▸ SHORT EXERCISE: Write out the lines from the top of the material through the line with "TOP_LIGHT = (1.0, 1.2, 10.0)", exactly and with nothing added.

··· SUPPLIED INFORMATION

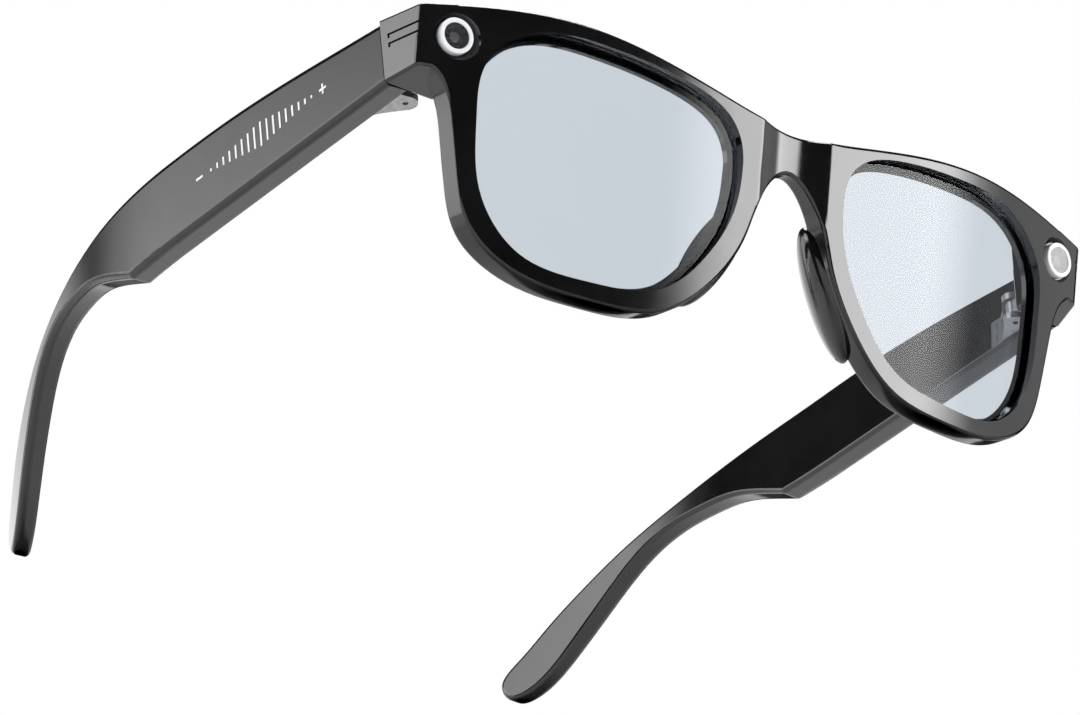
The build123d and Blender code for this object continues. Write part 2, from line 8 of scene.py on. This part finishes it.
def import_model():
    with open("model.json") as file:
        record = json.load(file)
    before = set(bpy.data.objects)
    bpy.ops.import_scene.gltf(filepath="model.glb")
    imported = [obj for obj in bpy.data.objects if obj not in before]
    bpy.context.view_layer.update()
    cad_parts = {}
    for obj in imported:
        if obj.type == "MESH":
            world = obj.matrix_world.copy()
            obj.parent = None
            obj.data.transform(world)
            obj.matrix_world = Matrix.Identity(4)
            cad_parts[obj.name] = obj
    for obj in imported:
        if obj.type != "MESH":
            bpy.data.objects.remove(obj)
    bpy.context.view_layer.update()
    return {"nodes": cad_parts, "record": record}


# Smart glasses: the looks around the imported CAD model. Metres; +X is the wearer's left,
# +Y runs from the front to the temple tips, +Z is up.
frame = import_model()
nodes = frame["nodes"]

# ---------------------------------------------------------------- named values
CAMERA_AZIMUTH = -36.302
CAMERA_ELEVATION = -25.752
CAMERA_ROLL = radians(0.939)
CAMERA_DISTANCE = 0.90814
CAMERA_TARGET = Vector((-0.034657, -0.052960, -0.002544))
CAMERA_LENS = 183.33
SENSOR_WIDTH = 36.0

FLOOR_SIZE = 6.0
WORLD_SEEN = 1.0
WORLD_LIGHT = 0.03          # what glossy black picks up between the boxes
TOP_LIGHT = (1.0, 1.2, 10.0)    # width, height above the floor, brightness

# Soft boxes, painted on the world with feathered edges: azimuth, elevation, half width and
# half height in degrees, and brightness. Azimuth 0 is in front, 90 on the wearer's left.
SOFTBOXES = {
    "key": (40, 22, 13, 11, 11.0),
    "side": (-105, 26, 17, 9, 4.5),
    "back": (-128, 10, 27, 14, 3.0),
    "tail": (176, 12, 22, 16, 1.8),
    "left": (62, 22, 12, 10, 1.2),
}
BOX_FEATHER = 0.45          # share of the half size over which a box fades out
BOX_SQUARENESS = 4.0        # 2 would make the boxes oval, more makes their corners sharper

GRAIN_STRENGTH = 0.4        # bump of moulded plastic
BRUSH_STRENGTH = 0.3        # bump of brushed metal
BRUSH_DEPTH = 0.00001


# ---------------------------------------------------------------- materials
class Nodes:
    """A material's node tree, with short names for what these materials share."""

    def __init__(self, name):
        self.material = bpy.data.materials.new(name)
        self.material.use_nodes = True
        self.tree = self.material.node_tree
        self.tree.nodes.clear()
        self.out = self.add("ShaderNodeOutputMaterial")
        self.shader = self.add("ShaderNodeBsdfPrincipled")
        self.link(self.shader.outputs[0], self.out.inputs[0])
        self.place = self.add("ShaderNodeTexCoord").outputs["Object"]

    def add(self, kind, **inputs):
        node = self.tree.nodes.new(kind)
        for key, value in inputs.items():
            node.inputs[key.replace("_", " ")].default_value = value
        return node

    def link(self, a, b):
        self.tree.links.new(a, b)

    def set(self, **inputs):
        for key, value in inputs.items():
            self.shader.inputs[key.replace("_", " ")].default_value = value

    def noise(self, scale, detail=3.0, stretch=None):
        node = self.add("ShaderNodeTexNoise", Scale=scale, Detail=detail)
        if stretch is None:
            self.link(self.place, node.inputs["Vector"])
        else:
            mapping = self.add("ShaderNodeMapping", Scale=stretch)
            self.link(self.place, mapping.inputs["Vector"])
            self.link(mapping.outputs[0], node.inputs["Vector"])
        return node.outputs["Fac"]

    def ramp(self, value, low, high, start=0.35, end=0.65):
        node = self.add("ShaderNodeValToRGB")
        node.color_ramp.elements[0].position = start
        node.color_ramp.elements[1].position = end
        node.color_ramp.elements[0].color = low
        node.color_ramp.elements[1].color = high
        self.link(value, node.inputs[0])
        return node.outputs[0]

    def span(self, value, low, high, start=0.35, end=0.65):
        node = self.add("ShaderNodeMapRange", From_Min=start, From_Max=end, To_Min=low, To_Max=high)
        self.link(value, node.inputs["Value"])
        return node.outputs[0]

    def colour(self, value, low, high, start=0.35, end=0.65):
        self.link(self.ramp(value, (*low, 1), (*high, 1), start, end), self.shader.inputs["Base Color"])

    def roughness(self, value, low, high, start=0.35, end=0.65):
        self.link(self.span(value, low, high, start, end), self.shader.inputs["Roughness"])

    def bump(self, value, strength, distance):
        node = self.add("ShaderNodeBump", Strength=strength, Distance=distance)
        self.link(value, node.inputs["Height"])
        self.link(node.outputs[0], self.shader.inputs["Normal"])


def plastic(name, dark, light, rough, grain=0.0, grain_scale=9000.0):
    m = Nodes(name)
    m.colour(m.noise(60), dark, light)
    m.roughness(m.noise(220, 5), *rough)
    m.bump(m.noise(grain_scale, 2), GRAIN_STRENGTH, grain)
    return m


def metal(name, dark, light, rough, stretch=(1, 1, 18)):
    m = Nodes(name)
    m.set(Metallic=1.0)
    brushed = m.noise(900, 4, stretch)
    m.colour(brushed, dark, light)
    m.roughness(brushed, *rough)
    m.bump(brushed, BRUSH_STRENGTH, BRUSH_DEPTH)
    return m


def black_gloss():
    m = plastic("black_gloss", (0.0035, 0.0035, 0.004), (0.006, 0.006, 0.0065), (0.07, 0.11), 0.0000012)
    m.set(IOR=1.5)
    return m.material


def black_matte():
    m = plastic("black_matte", (0.02, 0.02, 0.021), (0.035, 0.035, 0.036), (0.42, 0.6), 0.00002)
    return m.material


def clear_lens():
    m = Nodes("clear_lens")
    m.set(Transmission_Weight=1.0, IOR=1.22)
    m.colour(m.noise(25), (0.585, 0.635, 0.690), (0.60, 0.65, 0.705))
    m.roughness(m.noise(90), 0.0, 0.003)
    return m.material


def pale_ring():
    return plastic("pale_ring", (0.66, 0.67, 0.69), (0.74, 0.75, 0.77), (0.25, 0.36), 0.000004).material


def camera_black():
    m = plastic("camera_black", (0.008, 0.008, 0.009), (0.014, 0.014, 0.015), (0.3, 0.45), 0.00001)
    return m.material


def camera_glass():
    m = Nodes("camera_glass")
    m.set(Transmission_Weight=1.0, IOR=1.46)
    m.colour(m.noise(300), (0.80, 0.81, 0.84), (0.88, 0.89, 0.92))
    m.roughness(m.noise(400), 0.0, 0.02)
    return m.material


def camera_optic():
    m = Nodes("camera_optic")
    m.set(IOR=1.6, Coat_Weight=1.0, Coat_Roughness=0.02)
    m.colour(m.noise(500), (0.006, 0.008, 0.020), (0.014, 0.012, 0.034))
    m.roughness(m.noise(700), 0.02, 0.06)
    return m.material


def circuit_board():
    m = Nodes("circuit_board")
    tracks = m.add("ShaderNodeTexBrick", Scale=700.0)
    m.link(m.place, tracks.inputs["Vector"])
    m.colour(tracks.outputs["Fac"], (0.01, 0.09, 0.04), (0.05, 0.16, 0.07))
    m.roughness(m.noise(800), 0.3, 0.45)
    m.bump(tracks.outputs["Fac"], 0.5, 0.00003)
    return m.material


def flex_polyimide():
    m = plastic("flex_polyimide", (0.30, 0.12, 0.02), (0.42, 0.19, 0.04), (0.3, 0.4), 0.00001, 2000)
    return m.material


def battery_foil():
    m = metal("battery_foil", (0.42, 0.43, 0.44), (0.60, 0.61, 0.62), (0.35, 0.5), (1, 1, 1))
    return m.material


def hinge_metal():
    return metal("hinge_metal", (0.20, 0.20, 0.205), (0.30, 0.30, 0.305), (0.28, 0.42)).material


def grille_metal():
    return metal("grille_metal", (0.02, 0.02, 0.021), (0.05, 0.05, 0.052), (0.35, 0.5)).material


def microphone_can():
    return metal("microphone_can", (0.5, 0.46, 0.36), (0.62, 0.58, 0.47), (0.3, 0.4)).material


def pale_print():
    m = plastic("pale_print", (0.72, 0.73, 0.74), (0.84, 0.85, 0.86), (0.5, 0.7), 0.00001, 5000)
    return m.material


MAKERS = {
    "black_gloss": black_gloss, "black_matte": black_matte, "clear_lens": clear_lens,
    "pale_ring": pale_ring, "camera_black": camera_black, "camera_glass": camera_glass,
    "camera_optic": camera_optic, "circuit_board": circuit_board, "flex_polyimide": flex_polyimide,
    "battery_foil": battery_foil, "hinge_metal": hinge_metal, "grille_metal": grille_metal,
    "microphone_can": microphone_can, "pale_print": pale_print,
}
materials = {slot: make() for slot, make in MAKERS.items()}

for entry in frame["record"]["subparts"]:
    mesh = nodes[entry["node"]].data
    mesh.materials.clear()
    mesh.materials.append(materials[entry["material_slot"]])


# ---------------------------------------------------------------- floor, lights and camera
def floor_material():
    """Pale from above; it lets light and sight through from below, where the camera is."""
    m = Nodes("floor_pale")
    m.colour(m.noise(3), (0.62, 0.62, 0.62), (0.66, 0.66, 0.66))
    m.roughness(m.noise(8), 0.6, 0.8)
    below = m.add("ShaderNodeBsdfTransparent")
    mix = m.add("ShaderNodeMixShader")
    side = m.add("ShaderNodeNewGeometry")
    m.link(side.outputs["Backfacing"], mix.inputs[0])
    m.link(m.shader.outputs[0], mix.inputs[1])
    m.link(below.outputs[0], mix.inputs[2])
    m.link(mix.outputs[0], m.out.inputs[0])
    return m.material


def floor():
    half = FLOOR_SIZE / 2
    mesh = bpy.data.meshes.new("floor")
    corners = [(-half, -half, 0), (half, -half, 0), (half, half, 0), (-half, half, 0)]
    mesh.from_pydata(corners, [], [(0, 1, 2, 3)])
    mesh.materials.append(floor_material())
    obj = bpy.data.objects.new("floor", mesh)
    bpy.context.scene.collection.objects.link(obj)


def direction(azimuth, elevation):
    """Azimuth 0 is in front of the glasses, 90 on the wearer's left; both in degrees."""
    a, e = radians(azimuth), radians(elevation)
    return Vector((sin(a) * cos(e), -cos(a) * cos(e), sin(e)))


class WorldNodes:
    """The world's node tree, with the sums that paint one soft box."""

    def __init__(self, tree):
        self.tree = tree
        tree.nodes.clear()
        self.look = self.new("ShaderNodeTexCoord").outputs["Generated"]

    def new(self, kind):
        return self.tree.nodes.new(kind)

    def dot(self, vector):
        node = self.new("ShaderNodeVectorMath")
        node.operation = "DOT_PRODUCT"
        self.tree.links.new(self.look, node.inputs[0])
        node.inputs[1].default_value = vector
        return node.outputs["Value"]

    def math(self, operation, a, b=0.0):
        node = self.new("ShaderNodeMath")
        node.operation = operation
        for socket, value in zip(node.inputs, (a, b)):
            if isinstance(value, (int, float)):
                socket.default_value = value
            else:
                self.tree.links.new(value, socket)
        return node.outputs[0]

    def box(self, azimuth, elevation, half_width, half_height, brightness):
        ahead = direction(azimuth, elevation)
        right = Vector((0, 0, 1)).cross(ahead).normalized()
        up = ahead.cross(right)
        across = self.math("DIVIDE", self.dot(right), sin(radians(half_width)))
        along = self.math("DIVIDE", self.dot(up), sin(radians(half_height)))
        powers = []
        for value in (across, along):
            powers.append(self.math("POWER", self.math("ABSOLUTE", value), BOX_SQUARENESS))
        reach = self.math("POWER", self.math("ADD", *powers), 1 / BOX_SQUARENESS)
        fade = self.new("ShaderNodeMapRange")
        fade.interpolation_type = "SMOOTHSTEP"
        fade.inputs["From Min"].default_value = 1.0 + BOX_FEATHER / 2
        fade.inputs["From Max"].default_value = 1.0 - BOX_FEATHER / 2
        fade.inputs["To Max"].default_value = brightness
        self.tree.links.new(reach, fade.inputs["Value"])
        facing = self.math("GREATER_THAN", self.dot(ahead), 0.0)
        return self.math("MULTIPLY", fade.outputs[0], facing)


def world():
    """White where it is seen, also through a lens; as a light it is dim, with soft boxes."""
    studio = bpy.data.worlds.new("studio")
    bpy.context.scene.world = studio
    studio.use_nodes = True
    w = WorldNodes(studio.node_tree)
    total = WORLD_LIGHT
    for box in SOFTBOXES.values():
        total = w.math("ADD", w.box(*box), total)
    path = w.new("ShaderNodeLightPath").outputs
    seen = w.math("MAXIMUM", path["Is Camera Ray"], path["Is Transmission Ray"])
    light = w.math("MULTIPLY", total, w.math("SUBTRACT", 1.0, seen))
    strength = w.math("ADD", light, w.math("MULTIPLY", seen, WORLD_SEEN))
    background = w.new("ShaderNodeBackground")
    background.inputs["Color"].default_value = (1, 1, 1, 1)
    studio.node_tree.links.new(strength, background.inputs["Strength"])
    out = w.new("ShaderNodeOutputWorld")
    studio.node_tree.links.new(background.outputs[0], out.inputs[0])


def top_light():
    """One wide lamp overhead, which also makes the pale floor glow under the frame."""
    size, height, brightness = TOP_LIGHT
    data = bpy.data.lights.new("top_light", "AREA")
    data.shape = "SQUARE"
    data.size = size
    data.energy = brightness * pi * size * size
    obj = bpy.data.objects.new("top_light", data)
    obj.location = (0, 0, height)
    bpy.context.scene.collection.objects.link(obj)


def camera():
    data = bpy.data.cameras.new("camera")
    data.lens = CAMERA_LENS
    data.sensor_width = SENSOR_WIDTH
    obj = bpy.data.objects.new("camera", data)
    back = direction(CAMERA_AZIMUTH, CAMERA_ELEVATION)
    right = Vector((0, 0, 1)).cross(back).normalized()
    up = back.cross(right)
    turned = right * cos(CAMERA_ROLL) + up * sin(CAMERA_ROLL)
    up = back.cross(turned)
    place = Matrix((turned, up, back)).transposed().to_4x4()
    place.translation = CAMERA_TARGET + back * CAMERA_DISTANCE
    obj.matrix_world = place
    bpy.context.scene.collection.objects.link(obj)
    bpy.context.scene.camera = obj


floor()
world()
top_light()
camera()
bpy.context.scene.view_settings.view_transform = "Standard"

······

▸ RIGHT ANSWER:
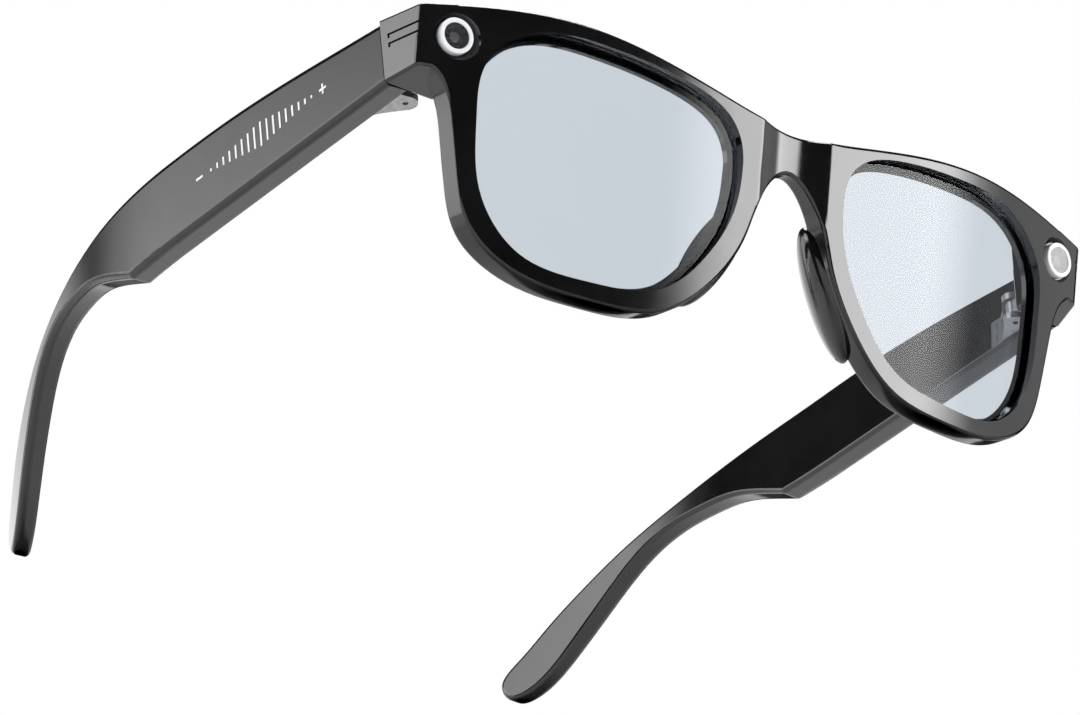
The build123d and Blender code for this object continues. Write part 2, from line 8 of scene.py on. This part finishes it.
def import_model():
    with open("model.json") as file:
        record = json.load(file)
    before = set(bpy.data.objects)
    bpy.ops.import_scene.gltf(filepath="model.glb")
    imported = [obj for obj in bpy.data.objects if obj not in before]
    bpy.context.view_layer.update()
    cad_parts = {}
    for obj in imported:
        if obj.type == "MESH":
            world = obj.matrix_world.copy()
            obj.parent = None
            obj.data.transform(world)
            obj.matrix_world = Matrix.Identity(4)
            cad_parts[obj.name] = obj
    for obj in imported:
        if obj.type != "MESH":
            bpy.data.objects.remove(obj)
    bpy.context.view_layer.update()
    return {"nodes": cad_parts, "record": record}


# Smart glasses: the looks around the imported CAD model. Metres; +X is the wearer's left,
# +Y runs from the front to the temple tips, +Z is up.
frame = import_model()
nodes = frame["nodes"]

# ---------------------------------------------------------------- named values
CAMERA_AZIMUTH = -36.302
CAMERA_ELEVATION = -25.752
CAMERA_ROLL = radians(0.939)
CAMERA_DISTANCE = 0.90814
CAMERA_TARGET = Vector((-0.034657, -0.052960, -0.002544))
CAMERA_LENS = 183.33
SENSOR_WIDTH = 36.0

FLOOR_SIZE = 6.0
WORLD_SEEN = 1.0
WORLD_LIGHT = 0.03          # what glossy black picks up between the boxes
TOP_LIGHT = (1.0, 1.2, 10.0)    # width, height above the floor, brightness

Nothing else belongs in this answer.